Problème : il est quasiment impossible pour tous ces groupes, surgis en pleine alternance politique, entre la fin du travailliste James Callaghan et les premières années de Margaret Thatcher, de publier leurs productions sur autre chose qu’un obscur label indépendant souvent éphémère.
« Il y avait quelques labels de renom qui voulaient nous signe »r, poursuit Debsey Wykes, « mais c’était à condition d’utiliser des musiciens de studio pour rendre notre musique plus propre. Produire un groupe avec une chanteuse, ça leur convenait, mais financer l’album d’un groupe entièrement féminin semblait inconcevable. »

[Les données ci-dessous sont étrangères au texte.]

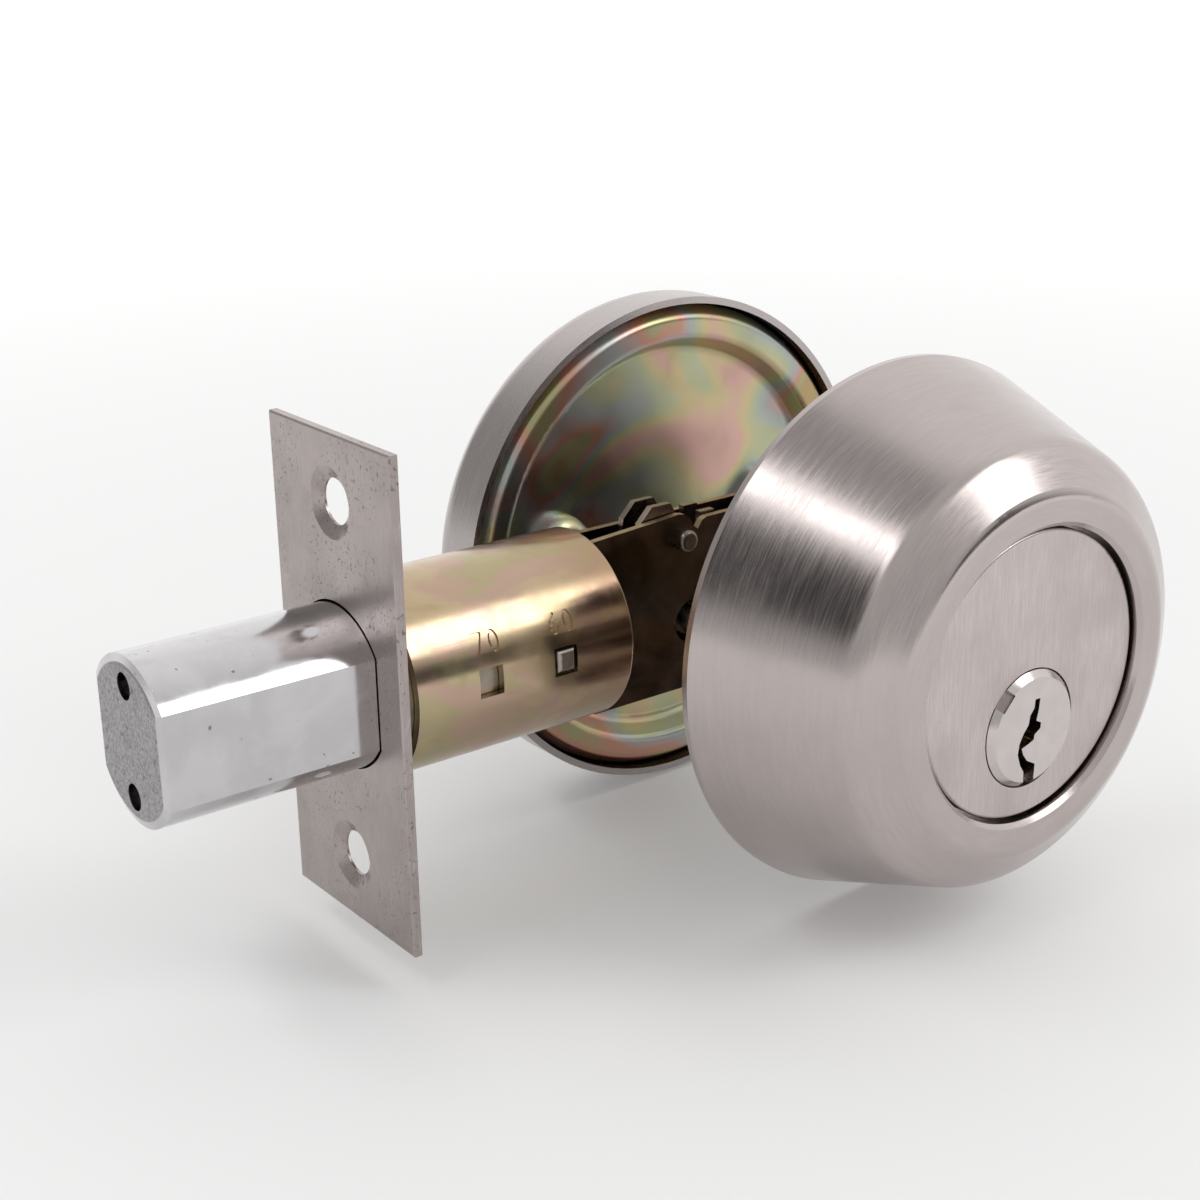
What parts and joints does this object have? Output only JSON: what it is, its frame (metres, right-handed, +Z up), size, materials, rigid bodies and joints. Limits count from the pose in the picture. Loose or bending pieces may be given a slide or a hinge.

La vérité, c’est que Dolly Mixture, The Mod-Dettes, April And The Fools et les autres étaient sans doute trop singulières pour leur époque. Des groupes trop bruts et fulgurants pour le grand public, pas assez austères et boudeurs pour coller avec l’image de l’indie-pop, tous militaient pour une pop au réalisme sentimental acerbe, une musique primitive, sans fioritures, à la croisée du revival mod et du post-punk qui frappe juste, séduit sauvagement et refuse toute velléités politiques. Si Debsey Wykes rougit lorsqu’on lui suggère qu’elle et ses contemporaines ont en quelques sortes amorcé l’explosion des Riot Grrrls, elle refuse pour autant de se considérer comme une militante.
« Ça ne fait aucun doute que nous avons grandement bénéficié de l’arrivée du punk, qui nous a permis de nous ouvrir sur autre monde et de comprendre qu’il était possible de produire la musique que l’on voulait, mais on ne s’est jamais considérée, dans notre cas, comme des artistes engagées. Ni des féministes. Certes, on ne se laissait pas manipuler. Certes, on a refusé de participer à une campagne visant à promouvoir la dernière voiture de Renault, mais ça n’allait pas plus loin. On n’avait pas spécialement de colère ou de rage en nous. C’était plus de l’excitation, l’envie de participer au changement du monde. »
Le vague à l’âme
Tracy (protégée de Paul Weller), Vivien Goldman (produite par John Lydon) ou Margox (« Reine de Liverpool », selon Malcolm McLaren) n’ont peut-être pas changé le monde, mais, avec leurs mélodies séduisantes, leurs compétences musicales assez sommaires et une certaine aisance à sautiller constamment entre naïveté et sophistication, séduction et fébrilité, mélancolie et hébétude, ont indéniablement contribué à le rendre plus beau, plus agréable.
Sur Sharon Signs To Cherry Red…, on trouve ainsi des hommages aux grandes figures de la pop (Debbie Harry de Family Fodder), des hymnes à faire jalouser les Temptations (If That’s What You Want de Mari Wilson & Imaginations), des refrains à la finesse d’écriture évidente (Teenage Kicks de Dawn Chorus And Blue Tits) et des considérations maussades (I Never Knew de The Avocados, sorte de version féminine de Morrissey). Bref, « des gens ordinaires qui jouent une musique extraordinaire« , comme disait Kim Gordon au sujet des Raincoats, grande prêtresse de cette pop à l’amateurisme réjouissant.